Can I do Portugal with just carry-on luggage?

Yes, and you should. A 40 litre cabin bag holds a week of clothes if you pack in layers, do a mid-trip wash, and choose mix-and-match pieces. Roll your clothes, use a packing cube, and wear your bulkiest items, the walking shoes and warm layer, on the plane. Going carry-on lets you hop trains between cities easily, skip the baggage carousel, and walk the last stretch to a guesthouse on a pedestrian street without dragging a heavy case. Given Portugal is a country of stairs and cobbles, a light bag is a genuine quality-of-life upgrade.

What shoes are best for walking in Portugal?

Grippy, broken-in walking shoes are the single most important thing you pack. The historic centres are paved in calcada portuguesa, polished limestone cobbles worn smooth over centuries that become genuinely slippery in even light rain, especially downhill. Smooth-soled city boots, fashion trainers and most sandals slide on it, and falls are common. Choose shoes with a real rubber grip and break them in at home so they do not blister you on the long days, since you can easily cover ten kilometres a day across hills in Lisbon or Porto. Comfort beats style here every time.

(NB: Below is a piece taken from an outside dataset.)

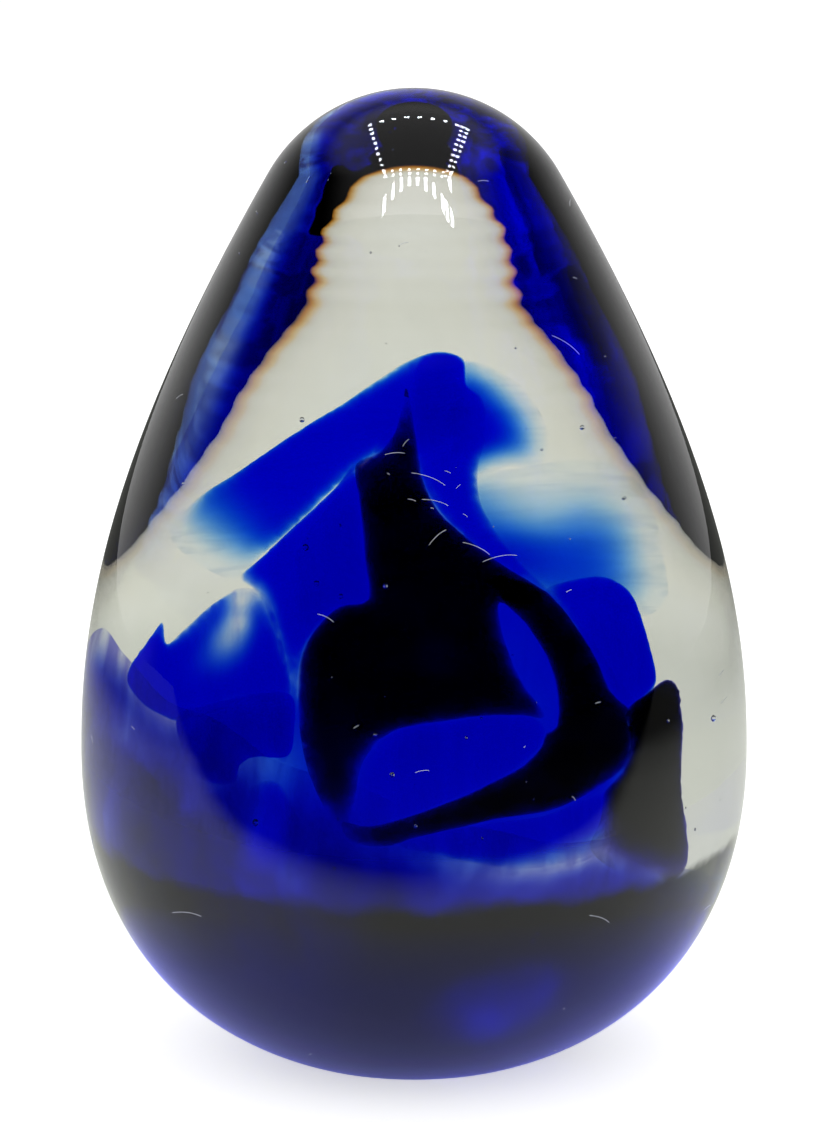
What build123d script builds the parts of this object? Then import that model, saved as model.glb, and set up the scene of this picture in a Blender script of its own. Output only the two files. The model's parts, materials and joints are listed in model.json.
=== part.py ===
from build123d import *
import os

os.makedirs("parts", exist_ok=True)

# Overall egg, mm. The foot is ground flat at Z = 0 and the egg stands on the Z axis.
egg_height = 126.5
egg_radius = 44.0

# Shape of the egg's outline, as shares of its own height or radius.
belly_share = 0.313        # height of the widest ring / height
foot_share = 0.426         # radius of the ground foot / radius
foot_reach_share = 0.418   # how far the bowl runs out straight from the foot / radius
bowl_reach_share = 0.142   # how far the bowl drops upright below the belly / height
shoulder_share = 0.132     # how far the flank rises upright above the belly / height
flank_reach_share = 0.348  # how far the flank runs straight down from the crown / height
crown_share = 0.496        # radius of the round crown / radius
foot_angle = 21.0          # rise of the bowl where it leaves the foot, degrees
crown_angle = 60.0         # how far round the crown runs before the flank starts, degrees

# Clear casing over the core, mm.
casing_wall = 7.0          # at the belly
casing_crown = 20.0        # over the top of the core

# Cobalt skin round the lower core. Its rim climbs towards -X.
cup_wall = 1.4             # mm
cup_rim_share = 0.37       # height of the rim on the axis / core height
cup_rim_slope = 22.0       # degrees

# Thickness of the folded glass, mm.
sheet_wall = 1.6
heavy_wall = 2.4
heart_wall = 6.5

core_radius = egg_radius - casing_wall
core_height = egg_height - casing_crown


def egg(height, radius):
    """Solid egg standing on its ground foot, turned from one half outline."""
    foot = Vector(foot_share * radius, 0, 0)
    bowl_start = foot + Vector(foot_reach_share * radius, 0, 0).rotate(Axis.Y, -foot_angle)
    belly = Vector(radius, 0, belly_share * height)
    bowl_end = belly - Vector(0, 0, bowl_reach_share * height)
    shoulder = belly + Vector(0, 0, shoulder_share * height)
    top = Vector(0, 0, height)
    crown = Vector(0, 0, crown_share * radius)
    crown_middle = top - crown + crown.rotate(Axis.Y, crown_angle / 2)
    crown_edge = top - crown + crown.rotate(Axis.Y, crown_angle)
    flank = crown_edge + Vector(flank_reach_share * height, 0, 0).rotate(Axis.Y, crown_angle)
    outline = [
        Bezier(foot, bowl_start, bowl_end, belly),
        Bezier(belly, shoulder, flank, crown_edge),
        ThreePointArc(crown_edge, crown_middle, top),
        Line(top, (0, 0, 0)),
        Line((0, 0, 0), foot),
    ]
    return revolve(make_face(Wire(outline)), Axis.Z)


def in_core(x, y, z):
    """Point given in hundredths of the core's radius (X and Y) and of its height (Z)."""
    return Vector(x * core_radius / 100, y * core_radius / 100, z * core_height / 100)


def curtain(plan, wall):
    """Upright sheet of the given wall that follows a line across the core, seen from above."""
    front = [in_core(x, y, 0) for x, y in plan]
    back = [point + Vector(0, wall, 0) for point in front]
    edges = [
        Spline(*front),
        Line(front[-1], back[-1]),
        Spline(*back),
        Line(front[0], back[0]),
    ]
    return extrude(make_face(Wire(edges)), core_height, dir=(0, 0, 1))


def veil(outline, plan, wall):
    """Folded sheet: a curtain trimmed to the outline it shows from the front, inside the core."""
    edge = Spline(*[in_core(x, -100, z) for x, z in outline], periodic=True)
    cutter = extrude(make_face(Wire([edge])), 2 * core_radius, dir=(0, 1, 0))
    return curtain(plan, wall) & cutter & core_inside


# The whole egg, the core inside it, and the room left inside the cobalt skin.
whole = egg(egg_height, egg_radius)
core_whole = egg(core_height, core_radius)
core_inside = Pos(0, 0, cup_wall) * egg(core_height - 2 * cup_wall, core_radius - cup_wall)

# Everything under the sloping rim.
below_rim = (
    Pos(0, 0, cup_rim_share * core_height)
    * Rot(0, cup_rim_slope, 0)
    * Box(4 * egg_radius, 4 * egg_radius, egg_height, align=(Align.CENTER, Align.CENTER, Align.MAX))
)

clear_casing = whole - core_whole
cobalt_cup = (core_whole - core_inside) & below_rim

# Outlines are (x, z) pairs seen from the front and plans are (x, y) pairs seen from above,
# all in hundredths of the core as in_core reads them.
folds = {
    "crest_fold": veil(
        outline=[(8, 86), (-4, 85), (-20, 79), (-46, 71), (-70, 64), (-48, 58), (-17, 67), (-2, 76)],
        plan=[(-80, -28), (-45, -36), (-15, -30), (15, -20)],
        wall=sheet_wall,
    ),
    "crest_right_lobe": veil(
        outline=[(4, 83), (14, 85), (26, 81), (38, 73), (30, 68), (8, 70)],
        plan=[(-5, -12), (16, -6), (42, -10)],
        wall=sheet_wall,
    ),
    "right_wing": veil(
        outline=[(14, 66), (32, 71), (48, 69), (60, 61), (64, 53), (34, 54), (14, 58)],
        plan=[(5, 34), (38, 30), (72, 20)],
        wall=sheet_wall,
    ),
    "right_shoulder_lobe": veil(
        outline=[(38, 56), (50, 61), (64, 59), (70, 52), (66, 43), (50, 46), (40, 51)],
        plan=[(32, -40), (54, -44), (76, -36)],
        wall=heavy_wall,
    ),
    "diagonal_fold": veil(
        outline=[(2, 75), (10, 72), (20, 63), (40, 58), (62, 44), (54, 44), (34, 53), (14, 59), (0, 68)],
        plan=[(-6, -22), (16, -19), (40, -23), (68, -20)],
        wall=heavy_wall,
    ),
    "mid_left_panel": veil(
        outline=[(-44, 59), (-14, 68), (-10, 60), (-24, 52), (-30, 46), (-46, 46)],
        plan=[(-52, -20), (-30, -24), (-6, -18)],
        wall=heavy_wall,
    ),
    "left_pocket_lobe": veil(
        outline=[(-86, 51), (-74, 55), (-50, 59), (-36, 55), (-30, 47), (-56, 45), (-76, 46)],
        plan=[(-92, -28), (-60, -46), (-24, -46)],
        wall=heavy_wall,
    ),
    "lower_left_fold": veil(
        outline=[(-62, 45), (-34, 46), (-30, 38), (-44, 35), (-62, 37)],
        plan=[(-68, -32), (-46, -36), (-24, -32)],
        wall=heavy_wall,
    ),
    "lower_left_petal": veil(
        outline=[(-72, 37), (-50, 40), (-34, 36), (-32, 27), (-50, 25), (-66, 29)],
        plan=[(-78, -48), (-52, -60), (-26, -56)],
        wall=heavy_wall,
    ),
    "middle_bowl": veil(
        outline=[(-18, 41), (8, 45), (32, 43), (30, 38), (6, 33), (-16, 33)],
        plan=[(-24, -34), (8, -42), (38, -36)],
        wall=heavy_wall,
    ),
    "lower_swoosh": veil(
        outline=[(-12, 36), (20, 32), (52, 37), (84, 39), (82, 28), (44, 24), (0, 26)],
        plan=[(-18, -52), (22, -62), (62, -54), (90, -32)],
        wall=heavy_wall,
    ),
    "right_lower_veil": veil(
        outline=[(46, 52), (58, 45), (66, 48), (70, 38), (72, 26), (40, 24), (34, 36)],
        plan=[(30, -6), (54, -10), (78, -2)],
        wall=heavy_wall,
    ),
    "dark_heart": veil(
        outline=[(2, 77), (6, 68), (20, 59), (44, 34), (16, 29), (-18, 29), (-28, 43), (-14, 56), (-6, 76)],
        plan=[(-34, 4), (4, -2), (48, 6)],
        wall=heart_wall,
    ),
}

# The clear core fills whatever the coloured glass leaves, so every fold sits tight in it.
clear_core = core_whole - cobalt_cup
for fold in folds.values():
    clear_core = clear_core - fold

pieces = {"clear_casing": clear_casing, "clear_core": clear_core, "cobalt_cup": cobalt_cup, **folds}
for name, solid in pieces.items():
    solid.label = name
    export_step(solid, "parts/" + name + ".step")
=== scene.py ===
import json
import math
import bmesh
import bpy
import numpy
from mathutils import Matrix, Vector, geometry, noise

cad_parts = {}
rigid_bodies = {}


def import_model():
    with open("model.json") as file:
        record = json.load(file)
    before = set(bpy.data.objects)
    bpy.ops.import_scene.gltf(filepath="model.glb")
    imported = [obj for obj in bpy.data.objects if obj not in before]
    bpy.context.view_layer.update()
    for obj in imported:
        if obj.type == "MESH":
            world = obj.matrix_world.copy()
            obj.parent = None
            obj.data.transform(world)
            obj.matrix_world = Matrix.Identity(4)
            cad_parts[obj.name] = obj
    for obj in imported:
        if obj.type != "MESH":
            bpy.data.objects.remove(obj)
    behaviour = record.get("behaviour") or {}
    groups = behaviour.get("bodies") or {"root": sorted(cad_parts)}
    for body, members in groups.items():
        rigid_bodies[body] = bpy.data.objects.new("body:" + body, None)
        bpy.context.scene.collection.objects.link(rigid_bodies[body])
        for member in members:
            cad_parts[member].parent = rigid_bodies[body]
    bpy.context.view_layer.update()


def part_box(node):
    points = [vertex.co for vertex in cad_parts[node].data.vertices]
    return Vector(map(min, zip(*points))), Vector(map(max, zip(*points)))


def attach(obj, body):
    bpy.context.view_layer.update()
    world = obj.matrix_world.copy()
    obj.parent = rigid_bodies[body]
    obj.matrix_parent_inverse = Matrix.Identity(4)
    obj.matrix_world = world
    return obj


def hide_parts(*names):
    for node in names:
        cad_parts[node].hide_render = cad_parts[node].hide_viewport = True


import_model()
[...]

How do I avoid pickpockets in Portugal?

Portugal is a safe country, so the realistic risk is petty theft rather than danger. Opportunist pickpocketing concentrates in crowded trams, especially Lisbon's number 28, busy stations, packed viewpoints and tourist markets. The best defence is a zipped crossbody bag worn across the front of your body, keeping phone and wallet where you can feel them. Avoid back pockets, do not wear a backpack on your back in a crowd, split your cash and cards between two places, and stay alert near tram doors where the pushing happens. These small habits keep the one common annoyance from ever touching your trip.